JV practices typically involved lots of playing, with David and Micah (and sometimes myself) against the regular JV lineup. Whenever something needed correcting or explaining, it was Micah who stopped practice and made sure that the girls got it, or drilled them on proper form and mechanics. As a result, there was real growth on the team throughout the year, and everyone contributed in one way or another.*

*David worked out a rotation with the nine players whereby three of them stayed on the court for the entire game, and the other six were split between the back row and the front row, always subbing in and out for the same player. It was consistent, and easy for everyone to remember their roles; the only problem was that the team's second-best player was one of the part-timers.

The following year, Micah joined me as a full-time varsity assistant, on a vastly different team. Instead of nine raw freshmen, there were seven seniors and three sophomores, and five of the seniors were four-year varsity players. With them, the focus was a little less on development and more on focus and motivation, which waxed and waned occasionally throughout the season. Still, Micah in particular helped bring along the three younger players, all of whom responded more positively to her coaching than to our head coach, and by the end of the season one in particular was playing a major role on a very good team.

In 2009, our last year of working together, we reverted to having a young and inexperienced team that needed a lot of direction and development, with the bonus that most of the new players had experienced her coaching earlier in their careers on JV. Again she took the time to break things down, slowly if necessary, and often played good cop to Tessa's or my bad cop when performance didn't meet our expectations. She also worked hard to help the newer players ditch the bad habits that some of them had picked up the year before without the benefit of her daily instruction. And it showed; despite returning only three letter-winners and having, quite honestly, a difficult preseason, our team made a strong showing from day one and continued to get better.* Even with a small roster (so small that a couple of girls shuttled back and forth between varsity and JV) that was hit by an "itis" in mid-season to reduce it further, and no seniors, the team managed to place as high in the league as they had the year before with a loaded, senior-laden roster.

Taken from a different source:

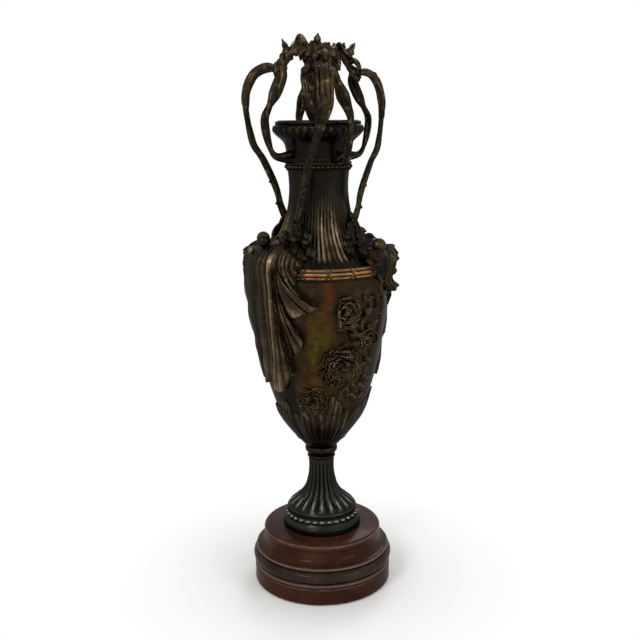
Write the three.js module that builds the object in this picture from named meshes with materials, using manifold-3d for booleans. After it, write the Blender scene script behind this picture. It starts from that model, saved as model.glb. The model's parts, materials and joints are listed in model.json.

*Here's a fun story. During the middle of a match at St. Elizabeth Ann Seton, we switched setters, inserting a girl at that position who had maybe practiced at it twice in two years. During her first set out there, Micah noticed (but thankfully the referee did not) that we were throwing up a triple block on their outside hitter. She called Meredith over during a timeout and gently explained that no, she could not block at the net when she was in the back row. Meredith had previously been either an outside hitter, a middle, or a front row-only opposite, and thus had never been as close to the net during the rare times when she was in the back row, and didn't know that she couldn't do that. But after Micah explained it, she never let it happen again.

I think that the single best asset Micah provided as a volleyball coach at NCS was her ability to relate to the players. For one thing, she was pretty close in age (just 20 during our first season together, I think) and thus was able to build plenty of trust with the players, especially with the younger ones, many of whom were trying to figure out if they liked volleyball enough to continue playing it. Nor was Micah as intimidating as a giant guy like myself or David, or a veteran of an elite college team like Tessa. No, while she was very knowledgeable and able to articulate that knowledge for the benefit of the girls, she had been a good high school player who didn't play in college, which was all that most of them aspired to be. And she had a gift for knowing when to be friendly, when to be comforting, and when to be stern and demanding with any given player on the team, which was a skill that I certainly have attempted to emulate myself.

Micah hasn't coached since she left NCS after the 2009 season, but she's done some interesting things, the most interesting of which is to recently move back home to Stuart, Florida and (with a couple of friends) start a new venture, a farm/kitchen/event space to help provide a more vibrant community atmosphere called Ground Floor Farm. Her hometown will be as lucky to have her as the Cathedral volleyball program did for three great seasons.